Another $5 million spent on solar and storage rebates to LMI customers over the next two years could make a big difference in the fight for equal access to clean energy.

Energy Trust of Oregon incentives

Energy Trust of Oregon has been helping state residents achieve lower utility bills through energy efficiency and renewable power adoption incentives for almost 20 years. Traditionally, Energy Trust has received its funding through a public purpose charge on customer bills from the state’s major investor-owned utilities. HB 3141 has moved funding from a public purpose charge into a standard rate and extends funding through 2035. The bill also requires 25% of the funds to serve LMI customers — a focus area that Energy Trust has been transitioning to already, said Dave McClelland, senior solar program manager.

“Five years ago, we had been comparing our investments to gas-powered plants, looking at the avoided cost of a gas-powered plant as the cheapest investments. In some ways, renewables had won. They were the cheapest, lowest-cost investments for the utility,” he said. “That triggered us to really rethink our programs. Rooftop solar can never compete with large-scale wind or large-scale solar on a purely cost basis. This drove us to think about what is unique about rooftop solar — what are the values that rooftop solar can bring that large-scale solar projects can’t?”

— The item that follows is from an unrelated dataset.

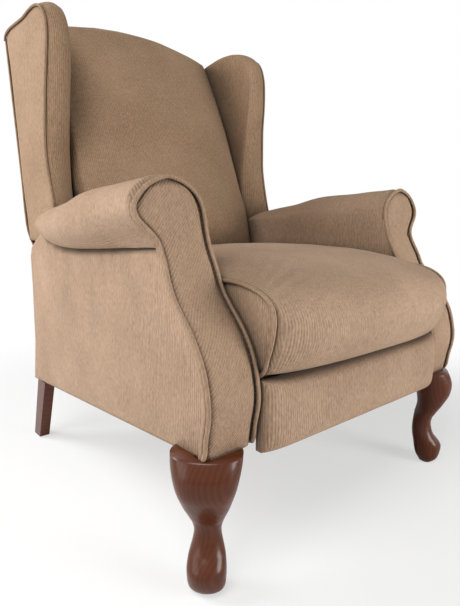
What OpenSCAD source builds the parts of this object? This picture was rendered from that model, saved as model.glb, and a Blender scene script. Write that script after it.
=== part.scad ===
// Wingback push-back recliner on cabriole legs.
// The outer body (arms, legs, base plates) stands on the floor. The back with its two wings
// hinges on the body at arm height. Its foot pushes the seat forward, and two pairs of
// parallel links under the seat then swing the leg-rest board out and up.
// Left and right are those of the person sitting in the chair. Front is -Y, up is +Z.
// Places are given as [back from the front corner of the body, up from the floor].

/* [Body] */
// Width of the seat opening between the arms
seat_w = 532; // [500:2:560]
// Height of the body's bottom edge at its front corner
skirt_front_z = 237; // [225:1:250]
// Height of the body's bottom edge at its rear corner
skirt_rear_z = 178; // [170:1:190]
// Depth of the body at its bottom edge
body_d = 741; // [725:1:755]
// Height of the body's rear corner, where the wing starts
body_rear_top_z = 511; // [505:1:518]
// How far the rear edge leans in from bottom to top
body_rear_lean = 30; // [20:1:34]
// Reach of the seat's nose ahead of the front corner
nose_reach = 88; // [80:1:96]
// How far the outside back's foot stands behind the body's rear bottom edge
outside_foot_out = 27.17; // [24:0.01:30]

/* [Arms] */
// Width of one arm between its two faces
arm_w = 98; // [94:1:104]
// Height of the scroll's centre
scroll_z = 594; // [585:1:605]
// Radius of the scroll on the arm front
scroll_r = 67; // [64:1:70]
// How far the roll's padding stands proud of the scroll
roll_puff = 5; // [3:0.5:6]
// How far the scroll sits behind the body's front corner
arm_lean = 128; // [118:1:136]
// Thickness of a padded outer side panel
side_panel_t = 12; // [9:0.5:14]
// Thickness of a padded inner arm panel
inner_panel_t = 10; // [8:0.5:12]
// Thickness of the padded arm front
front_panel_t = 12; // [10:0.5:14]
// Thickness of the wooden arm board under the roll
arm_board_t = 18; // [15:1:20]

/* [Seat] */
// Height of the cushion's underside
cushion_z = 346; // [343:0.5:350]
// Thickness of the seat cushion at its crown
cushion_t = 192; // [180:1:200]
// Room between the seat cushion and each arm
cushion_side_gap = 9; // [7:0.5:14]
// Room between the seat cushion and the foot of the back frame
cushion_rear_gap = 47; // [44:0.5:60]
// Section height of the wooden seat rails
seat_rail_h = 33; // [28:0.5:35]
// Section depth of the wooden seat rails
seat_rail_t = 24; // [20:0.5:26]
// Thickness of the decking over the springs
deck_t = 3.6; // [3:0.1:4]
// Wire thickness of the zigzag springs
spring_wire = 3.5; // [3:0.1:4]
// Half width of a zigzag spring
spring_half_w = 24; // [18:1:28]
// Length of one full zigzag
spring_pitch = 44; // [36:1:52]

/* [Back] */
// Lean of the back frame from upright, in degrees
back_rake = 18.6; // [17.5:0.1:19]
// Lean of the outside back from upright, in degrees
outside_rake = 8.5; // [8:0.1:9]
// Height of the arched top of the back
back_top_z = 1117; // [1100:1:1125]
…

The group found that small-scale solar better supports equity, community resilience and grid flexibility. While focusing more on residential renewables, Energy Trust found further ways to expand equity. It launched the incentive program Solar Within Reach two years ago, which provides higher cash incentives for LMI households.

“Our goal in that first year was to get 50 of those projects, and we saw 200 installations,” McClelland said. “There was definitely some pent-up demand there.”

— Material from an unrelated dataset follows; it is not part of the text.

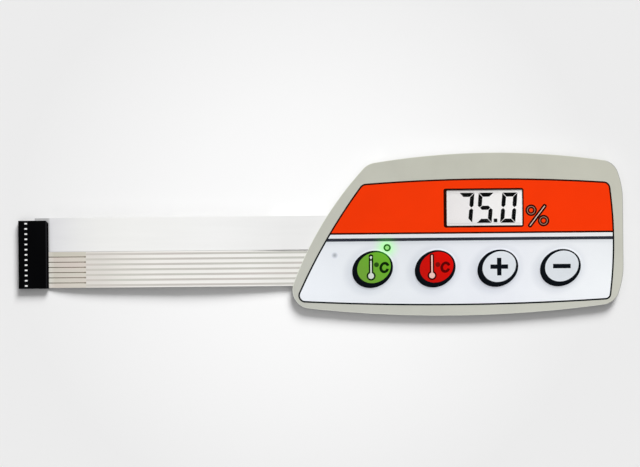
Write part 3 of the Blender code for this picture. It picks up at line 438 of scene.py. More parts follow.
def panel_outline():
    """The outline of the laminate."""
    return rounded(panel_corners(), (BASE_BOW, 0, 0, 0, TOP_BOW, SLANT_BOW), PANEL_RADII)


def slant_chord(height):
    """The X of the straight line between the slanted side's corners at a height."""
    foot, head = panel_corners()[0], panel_corners()[5]
    return foot[0] + (height - foot[1]) / (head[1] - foot[1]) * (head[0] - foot[0])


def field_outline():
    """The middle of the printed keyline."""
    corners = panel_corners()
    right = corners[1][0] - FIELD_RIGHT_MARGIN
    base, top = corners[1][1] + FIELD_BASE_MARGIN, corners[4][1] - FIELD_TOP_MARGIN
    foot = slant_chord(base) + FIELD_SLANT_MARGIN_AT_BASE
    head = slant_chord(top) + FIELD_SLANT_MARGIN_AT_TOP
    return rounded([(foot, base), (right, base), (right, top), (head, top)], FIELD_BOWS, FIELD_RADII)


def window_centre():
    """The middle of the display window."""
    right, top = moved(panel_corners()[4], (-WINDOW_RIGHT_MARGIN, -WINDOW_TOP_MARGIN))
    return right - WINDOW_LENGTH / 2, top - WINDOW_HEIGHT / 2


def window_loop(left=0.0, base=0.0, right=0.0, top=0.0):
    """The window's rounded outline, or one that stands outside it by a margin on each side."""
    (x, y), dx, dy = window_centre(), WINDOW_LENGTH / 2, WINDOW_HEIGHT / 2
    corners = oblong(x - dx - left, y - dy - base, x + dx + right, y + dy + top)
    return rounded(corners, (0, 0, 0, 0), (WINDOW_RADIUS + min(left, base, right, top),) * 4)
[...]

Instead of just focusing on solar adoption on LMI rooftops, Energy Trust is also helping the state develop a community solar program with an LMI carveout.

Credit: Imagine Energy

“We recognize that to really serve all of our customers, we have to serve customers who are in different circumstances. Not every customer can take advantage of a rooftop incentive that is focused on homeowners because many customers rent or live in multi-family housing. Community solar that’s community-led or focused on serving particular customers also needs to be part of the solution,” McClelland said.

HB 3141 cleans up some legislative language that will encourage more energy storage adoption by creating incentives for distribution-connected technology that supports reliability and resilience of the grid. McClelland said the LMI carveout will be applied to batteries as well.

“We acknowledge in the first round of solar incentives, there were certain customers left behind. We want to make sure that while storage is a new technology and there may be a role of early adopter customers pushing that market forward and helping drive down costs, we also want to be intentional about making sure all customers at least have some opportunity to be included in this transition,” he said.

In addition to recent wildfires, storms and other power shutoff events across the state, Heath Kearns, solar sales engineer with local installer Imagine Energy, said the available rebates are increasing storage interest in Oregon.

“Our year-over-year interest in batteries is unbelievable. Last year I was probably quoting batteries for 20% of leads that came in, and now it’s like 80%,” he said. “If they can afford to [install storage], of course they’ll do it, but now there’s an extra $2,500 to help them pay for it plus [other incentives]. Half the cost getting covered is pretty appealing.”

The combination of various rebate offers is increasing solar + storage adoption across all income levels of Oregon, but there’s a marked increase among low- and moderate-income ratepayers.

“With the [Solar Within Reach] incentive combined with the ODOE solar + storage rebate, we’re finally making solar affordable for everybody and really breaking down barriers and increasing access,” Crowley-Koch said. “I think that’s an appropriate focus. We need to be maximizing benefits for those who really could use that.”